Biology’s Big Problem: There’s Too Much Data to Handle
- 10.11.13
- 9:30 AM
Image: Shaury Nash/Flickr
Twenty years ago, sequencing the human genome was one of the most ambitious science projects ever attempted. Today, compared to the collection of genomes of the microorganisms living in our bodies, the ocean, the soil and elsewhere, each human genome, which easily fits on a DVD, is comparatively simple. Its 3 billion DNA base pairs and about 20,000 genes seem paltry next to the roughly 100 billion bases and millions of genes that make up the microbes found in the human body.
And a host of other variables accompanies that microbial DNA, including the age and health status of the microbial host, when and where the sample was collected, and how it was collected and processed. Take the mouth, populated by hundreds of species of microbes, with as many as tens of thousands of organisms living on each tooth. Beyond the challenges of analyzing all of these, scientists need to figure out how to reliably and reproducibly characterize the environment where they collect the data.
“There are the clinical measurements that periodontists use to describe the gum pocket, chemical measurements, the composition of fluid in the pocket, immunological measures,” saidDavid Relman, a physician and microbiologist at Stanford University who studies the human microbiome. “It gets complex really fast.”
Ambitious attempts to study complex systems like the human microbiome mark biology’s arrival in the world of big data. The life sciences have long been considered a descriptive science — 10 years ago, the field was relatively data poor, and scientists could easily keep up with the data they generated. But with advances in genomics, imaging and other technologies, biologists are now generating data at crushing speeds.
One culprit is DNA sequencing, whose costs began to plunge about five years ago, falling even more quickly than the cost of computer chips. Since then, thousands of human genomes, along with those of thousands of other organisms, including plants, animals and microbes, have been deciphered. Public genome repositories, such as the one maintained by the National Center for Biotechnology Information, or NCBI, already house petabytes — millions of gigabytes — of data, and biologists around the world are churning out 15 petabases (a base is a letter of DNA) of sequence per year. If these were stored on regular DVDs, the resulting stack would be 2.2 miles tall.
“The life sciences are becoming a big data enterprise,” said Eric Green, director of the National Human Genome Research Institute in Bethesda, Md. In a short period of time, he said, biologists are finding themselves unable to extract full value from the large amounts of data becoming available.
Solving that bottleneck has enormous implications for human health and the environment. A deeper understanding of the microbial menagerie inhabiting our bodies and how those populations change with disease could provide new insight into Crohn’s disease, allergies, obesity and other disorders, and suggest new avenues for treatment. Soil microbes are a rich source of natural products like antibiotics and could play a role in developing crops that are hardier and more efficient.

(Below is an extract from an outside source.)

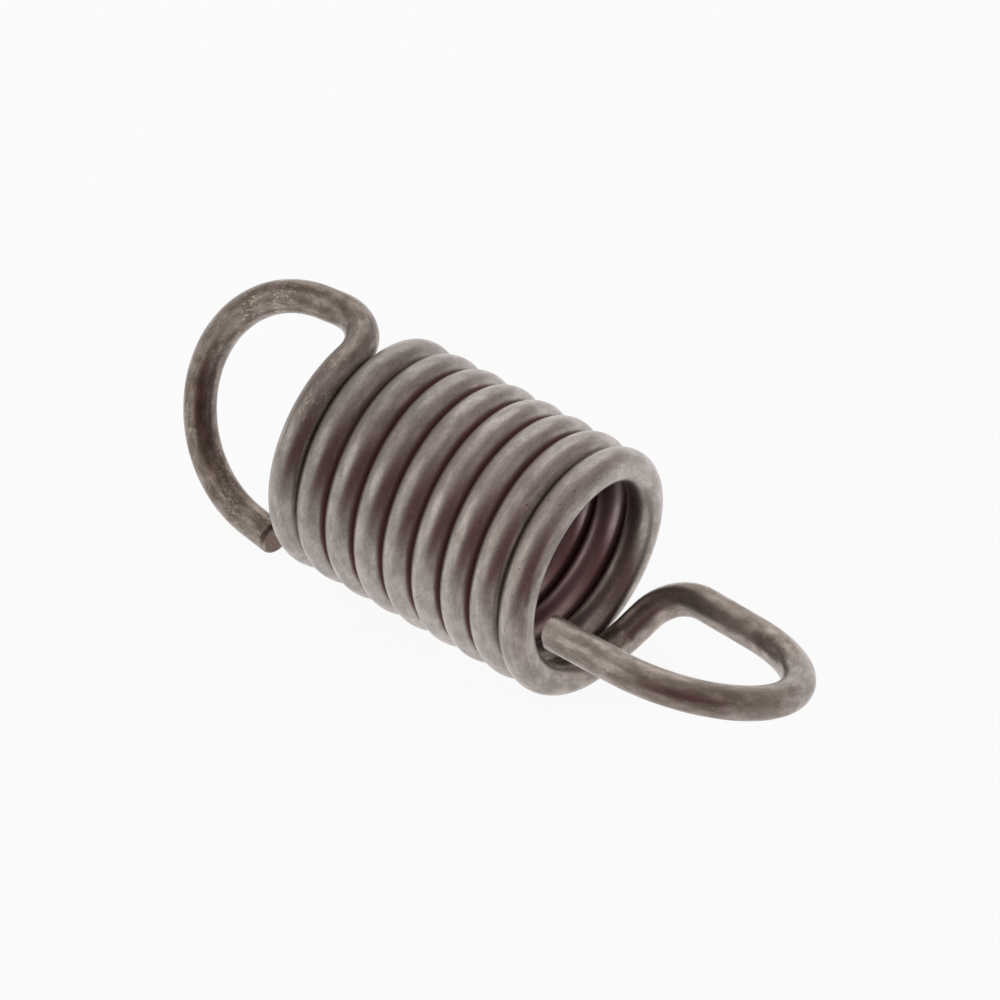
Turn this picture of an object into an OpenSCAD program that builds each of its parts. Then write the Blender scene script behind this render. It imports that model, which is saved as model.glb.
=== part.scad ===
// Extension spring, one length of round wire bent to shape. Sizes in millimetres, Z up.
// It lies on its side along X, with the middle of its box over the origin and its lowest point at Z = 0.
// Angles about the length are measured from straight up towards -Y.

/* [Wire] */
// Diameter of the wire
wire_d = 2; // [1.2:0.1:2.6]
// Slant of the sheared cut at the ends of the wire, in degrees
cut_slant = 12; // [0:1:25]
// Radius of the edge that the cutter rolls over, at the ends of the wire
cut_round = 0.25; // [0.1:0.05:0.5]

/* [Coil] */
// Mean diameter of the coil, wire middle to wire middle
coil_mean_d = 12.8; // [11.5:0.1:16]
// Turns between the two end bends
coil_turns = 8.5; // [3.5:1:16.5]
// Clear gap from one turn to the next, too small to see
turn_gap = 0.11; // [0.06:0.01:0.6]

/* [Left loop] */
// Angle of the loop's plane about the length
left_angle = -31.5; // [-45:0.5:-15]
// Angle by which the wire leaves the coil ahead of the loop's plane
left_lead = 29; // [28:1:36]
// Radius of the bend from the coil into the loop
left_bend_r = 3.4; // [2:0.1:3.4]
// Mean radius of the loop
left_loop_r = 7.1; // [6.4:0.1:7.4]
// Distance from the coil's end to the middle of the loop
left_reach = 4; // [3.2:0.1:8]
// Height of the loop's middle in its own plane, off the coil's axis
left_shift = -0.2; // [-0.6:0.1:0.2]
// Part of a circle that the loop goes round, in degrees
left_sweep = 166; // [140:1:175]
// Straight length of wire before the left cut end
left_tail = 2; // [0.7:0.1:2.2]
// Side of the wire on which the left cut slants forward, in degrees about it from its outer side
left_cut_side = -90; // [-180:5:180]

/* [Right loop] */
// Angle from the plane of the left loop to that of the right one
loops_angle = 91; // [80:1:100]
// Straight length in which the wire leaves the last turn
rise_run = 2.2; // [1.6:0.1:3.2]
// Radius of the gentle bend out of the last turn
rise_bend_r = 1.5; // [1.3:0.1:2.6]
// Distance from the coil's end to the corner of the loop
corner_out = 1.5; // [1:0.1:2.2]
// Distance from the coil's axis to the corner of the loop
corner_side = 6.5; // [6.1:0.1:7.2]
// Radius of the bend into the loop
right_bend_r = 3.2; // [2:0.1:3.9]
// Distance of the loop's plane from the coil's axis
right_off = 1; // [0:0.1:2]
// Distance from the coil's end to the middle of the loop
right_reach = 7; // [6.4:0.1:12]
// Distance of the loop's middle from the coil's axis in its own plane
right_shift = 0.6; // [0:0.1:1.2]
// Mean radius of the loop
right_loop_r = 6.7; // [6.2:0.1:7]
// Part of a circle that the loop goes round, in degrees
right_sweep = 175; // [165:1:185]
// Straight length of wire before the right cut end
right_tail = 4.7; // [3:0.1:5.4]
// Side of the wire on which the right cut slants forward, in degrees about it from its outer side
right_cut_side = 120; // [-180:5:180]

/* [Colour] */
// Colour of the bare steel
steel_colour = "#7A6E68";

/* [Hidden] */
wire_r = wire_d / 2;
coil_r = coil_mean_d / 2;
pitch = wire_d + turn_gap;
coil_len = pitch * coil_turns;
start_angle = left_angle + left_lead;
right_angle = left_angle + loops_angle;
round_sides = 16;
steps_a_turn = 30;
coil_steps = round(coil_turns * steps_a_turn);
bend_steps = 8;
rise_steps = 4;
loop_steps = 26;
round_steps = 3;

function unit(v) = v / norm(v);
function out_at(a) = [0, -sin(a), cos(a)];
function side_at(a) = [0, cos(a), sin(a)];

// Every step of the wire's path is a pair: its place and the way it runs.
function coil_step(u) =
    let (a = start_angle + 360 * u)
    [[pitch * u, 0, 0] + coil_r * out_at(a),
     unit([pitch / (2 * PI * coil_r), -cos(a), -sin(a)])];

// The rounded corner at b, coming from a and going on to c.
function corner(a, b, c, r, steps) =
    let (back = unit(a - b), on = unit(c - b), full = acos(back * on),
         first = b + back * r / tan(full / 2),
         mid = b + unit(back + on) * r / sin(full / 2),
         e = unit(first - mid))
    [for (i = [0 : steps])
        let (s = (180 - full) * i / steps)
        [mid + r * (cos(s) * e - sin(s) * back), -sin(s) * e - cos(s) * back]];

// A place in a loop's plane: x along the spring, s out from its axis.
function in_plane(x, s, a, off) = [x, 0, 0] + s * out_at(a) + off * side_at(a);

// The angle on a loop's circle at which the straight from its corner touches it.
function touch(cx, cs, mx, ms, r) =
    atan2(cs - ms, cx - mx) + acos(r / norm([cx - mx, cs - ms]));

// The round of a loop, with the straight tail after it.
function loop(mx, ms, r, from, sweep, tail, a, off) =
    let (arc = [for (i = [0 : loop_steps])
            let (t = from + sweep * i / loop_steps)
            [in_plane(mx + r * cos(t), ms + r * sin(t), a, off),
             in_plane(-sin(t), cos(t), a, 0)]],
         last = arc[loop_steps])
    concat(arc, [[last[0] + tail * last[1], last[1]]]);

coil = [for (i = [0 : coil_steps]) coil_step(i / coil_steps * coil_turns)];

// Left side, from the coil outwards.
left_from = coil[0][0];
left_way = -coil[0][1];
left_run = -(left_from * side_at(left_angle)) / (left_way * side_at(left_angle));
left_corner = left_from + left_run * left_way;
left_touch = touch(left_corner[0], left_corner * out_at(left_angle), -left_reach, left_shift, left_loop_r);
left_loop = loop(-left_reach, left_shift, left_loop_r, left_touch, left_sweep, left_tail, left_angle, 0);
left_side = concat(corner(left_from, left_corner, left_loop[0][0], left_bend_r, bend_steps), left_loop);

// Right side, from the coil outwards.
right_from = coil[coil_steps][0];
rise_corner = right_from + rise_run * coil[coil_steps][1];
right_corner = in_plane(coil_len + corner_out, -corner_side, right_angle, -right_off);
right_touch = touch(coil_len + corner_out, -corner_side, coil_len + right_reach, right_shift, right_loop_r);
right_loop = loop(coil_len + right_reach, right_shift, right_loop_r, right_touch, right_sweep, right_tail,
    right_angle, -right_off);
right_side = concat(corner(right_from, rise_corner, right_corner, rise_bend_r, rise_steps),
    corner(rise_corner, right_corner, right_loop[0][0], right_bend_r, bend_steps), right_loop);

// The outward side of the wire at each step, carried on from the coil without twist.
function square_to(v, way) = unit(v - (v * way) * way);
function carried(path, v0) =
    [for (i = 0, v = square_to(v0, path[0][1]); i < len(path);
          i = i + 1, v = i < len(path) ? square_to(v, path[i][1]) : v) v];

// A ring of corners round the wire; lean tips it for the slant of a cut, forward at one side.
function ring(p, way, out, lean = 0, side = 0, r = wire_r) =
    let (across = cross(way, out))
    [for (k = [0 : round_sides - 1])
        let (t = 360 * k / round_sides)
        p + r * (cos(t) * out + sin(t) * across + lean * cos(t - side) * way)];

// The rings of a cut end, whose edge is rolled over; away is the way out of the end.
function cut_end(p, way, away, out, side) =
    [for (i = [0 : round_steps])
        let (t = 90 * i / round_steps)
        ring(p - cut_round * (1 - sin(t)) * away, way, out, tan(cut_slant) * (away * way), side,
            wire_r - cut_round * (1 - cos(t)))];
function turned(list) = [for (i = [len(list) - 1 : -1 : 0]) list[i]];

coil_out = [for (i = [0 : coil_steps]) out_at(start_angle + 360 * coil_turns * i / coil_steps)];
left_out = carried(left_side, coil_out[0]);
right_out = carried(right_side, coil_out[coil_steps]);
left_last = len(left_side) - 1;
right_last = len(right_side) - 1;
left_end = left_side[left_last];
right_end = right_side[right_last];

rings = concat(
    turned(cut_end(left_end[0], -left_end[1], left_end[1], left_out[left_last], left_cut_side)),
    [for (i = [left_last - 1 : -1 : 0]) ring(left_side[i][0], -left_side[i][1], left_out[i])],
    [for (i = [0 : coil_steps]) ring(coil[i][0], coil[i][1], coil_out[i])],
    [for (i = [0 : right_last - 1]) ring(right_side[i][0], right_side[i][1], right_out[i])],
    cut_end(right_end[0], right_end[1], right_end[1], right_out[right_last], right_cut_side));

corners = [for (r = rings) for (p = r) p];
low = [for (j = [0 : 2]) min([for (p = corners) p[j]])];
high = [for (j = [0 : 2]) max([for (p = corners) p[j]])];
last_ring = (len(rings) - 1) * round_sides;

sides = [for (i = [0 : len(rings) - 2]) for (k = [0 : round_sides - 1])
    let (a = i * round_sides + k, b = i * round_sides + (k + 1) % round_sides)
    each [[a, a + round_sides, b], [b, a + round_sides, b + round_sides]]];
ends = [[for (k = [0 : round_sides - 1]) k], [for (k = [round_sides - 1 : -1 : 0]) last_ring + k]];

module spring_wire() {
    color(steel_colour)
        translate([-(low[0] + high[0]) / 2, -(low[1] + high[1]) / 2, -low[2]])
            polyhedron(points = corners, faces = concat(sides, ends), convexity = 12);
}

spring_wire();
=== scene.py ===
"""Extension spring: one length of drawn steel wire, close-wound, with a round loop at each end."""
import logging
import math
from dataclasses import dataclass, field
from enum import Enum

import bmesh
import bpy
from mathutils import Matrix, Vector, noise


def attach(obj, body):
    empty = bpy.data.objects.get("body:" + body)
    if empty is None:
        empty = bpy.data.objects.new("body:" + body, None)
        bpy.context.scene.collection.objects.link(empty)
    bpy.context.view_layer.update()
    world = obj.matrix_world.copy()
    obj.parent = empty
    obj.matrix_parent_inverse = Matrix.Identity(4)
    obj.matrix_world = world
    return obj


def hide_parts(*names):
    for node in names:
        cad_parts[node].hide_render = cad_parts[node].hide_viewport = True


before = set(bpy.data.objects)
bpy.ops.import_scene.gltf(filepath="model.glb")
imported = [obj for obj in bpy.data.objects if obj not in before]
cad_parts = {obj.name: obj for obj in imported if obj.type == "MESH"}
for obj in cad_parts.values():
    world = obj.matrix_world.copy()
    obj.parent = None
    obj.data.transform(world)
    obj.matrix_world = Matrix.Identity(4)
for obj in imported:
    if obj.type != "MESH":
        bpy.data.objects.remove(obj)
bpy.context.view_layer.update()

logging.basicConfig(level=logging.INFO, format="%(message)s")
log = logging.getLogger("spring")

MM = 0.001
WIRE_COORD = "wire_coord"
OPEN_SIDE = "open_side"

Feed = bpy.types.Node | bpy.types.NodeSocket | float | bool | str | tuple[float, ...] | Vector


class CutEnd(Enum):
    """The two cut ends of the wire, each with the side towards which its cut slants forward."""

    LEFT = (-0.0689, 0.5016, -0.8624)
    RIGHT = (0.0013, 0.4445, 0.8958)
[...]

Life scientists are embarking on countless other big data projects, including efforts to analyze the genomes of many cancers, to map the human brain, and to develop better biofuels and other crops. (The wheat genome is more than five times larger than the human genome, and it has six copies of every chromosome to our two.)
However, these efforts are encountering some of the same criticisms that surrounded the Human Genome Project. Some have questioned whether massive projects, which necessarily take some funding away from smaller, individual grants, are worth the trade-off. Big data efforts have almost invariably generated data that is more complicated than scientists had expected, leading some to question the wisdom of funding projects to create more data before the data that already exists is properly understood. “It’s easier to keep doing what we are doing on a larger and larger scale than to try and think critically and ask deeper questions,” said Kenneth Weiss, a biologist at Pennsylvania State University.
Compared to fields like physics, astronomy and computer science that have been dealing with the challenges of massive datasets for decades, the big data revolution in biology has also been quick, leaving little time to adapt.
“The revolution that happened in next-generation sequencing and biotechnology is unprecedented,” said Jaroslaw Zola, a computer engineer at Rutgers University in New Jersey, who specializes in computational biology.
Biologists must overcome a number of hurdles, from storing and moving data to integrating and analyzing it, which will require a substantial cultural shift. “Most people who know the disciplines don’t necessarily know how to handle big data,” Green said. If they are to make efficient use of the avalanche of data, that will have to change.
Big Complexity
When scientists first set out to sequence the human genome, the bulk of the work was carried out by a handful of large-scale sequencing centers. But the plummeting cost of genome sequencing helped democratize the field. Many labs can now afford to buy a genome sequencer, adding to the mountain of genomic information available for analysis. The distributed nature of genomic data has created its own challenges, including a patchwork of data that is difficult to aggregate and analyze. “In physics, a lot of effort is organized around a few big colliders,” said Michael Schatz, a computational biologist at Cold Spring Harbor Laboratory in New York. “In biology, there are something like 1,000 sequencing centers around the world. Some have one instrument, some have hundreds.”